In HS, I always had a pocket knife, and used it freely. It’s a TOOL, fer cryin’ out loud! Carried it on planes too.

Fisticuffs weren’t super-common, but the cheering audience would break them up before anything too drastic happened. If a trip to the school nurse was required, the offending party would be suspended for a week.

Recently, a kid in a neighboring district brought a CO2 pistol to school to show his friends. Now I agree, that is too much, and needs some serious action. But they kicked him out of school for two years. It’ll be 8th grade before he sees his chums again. After two years in a “reform school” setting, being treated like a monster. Sounds like a nice method for setting a career criminal on his way.

Word on not obsessing about randomness, Doors. Your Aaron is a lucky boy.

Well, duh! No one had any problems with him because he probably spent most of the day in a boys room stall!

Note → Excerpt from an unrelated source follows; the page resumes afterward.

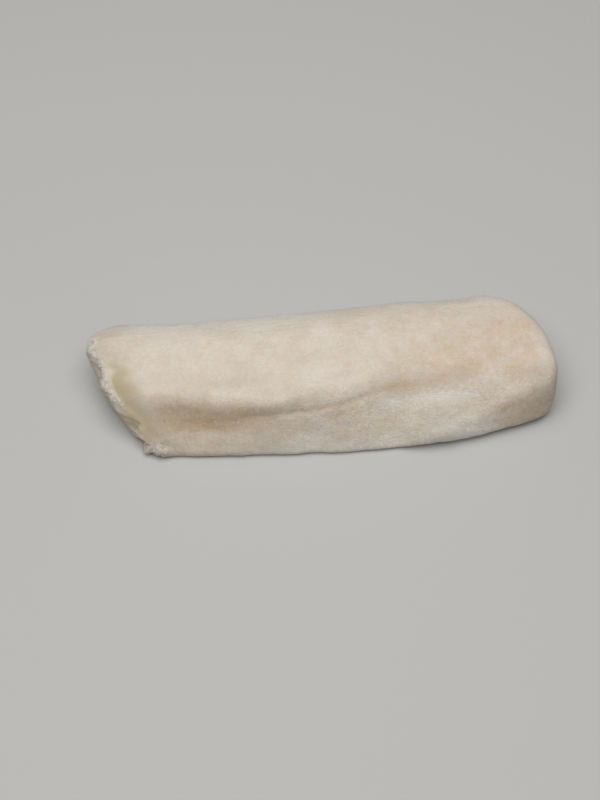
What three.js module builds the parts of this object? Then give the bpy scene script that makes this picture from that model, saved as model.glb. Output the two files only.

Me too. But what you don’t realize is that what I did was a way of getting even in a moderately passive way. In retrospect, it was absolutely petty. I acknowledge that. I cannot and will not deny that. But I didn’t shoot up a school like Eric Harris and Dylan Kliebold. That thought never entered my mind. Why? Because I had an outlet.

The flip side was that I got hit just as hard. In fact, one guy broke my collarbone playing football, intentionally. Battles were fought on the field, not with guns in the library. The guy who did it, we had a fight later, I got two Saturday detentions for it. But I earned his respect because I didn’t back down. That was how it was done back then, not so long ago.

Nowadays, what is there? Talk to the principal? That’s no solution.

But it’s not. At least not really. There is a small percentage of insane teachers/adminstrators who get really worried about even the smallest things like drawings of a gun.

But there are also plenty of them who realize this is not the boogeyman the “world” has made it out to be. As someone else in the thread said, do you know how common it is for boys to be drawing things like these? If kids were commonly being thrown out of school for drawing weapons or corpses or death you’d hear about these expulsions and suspensions twice a day every day.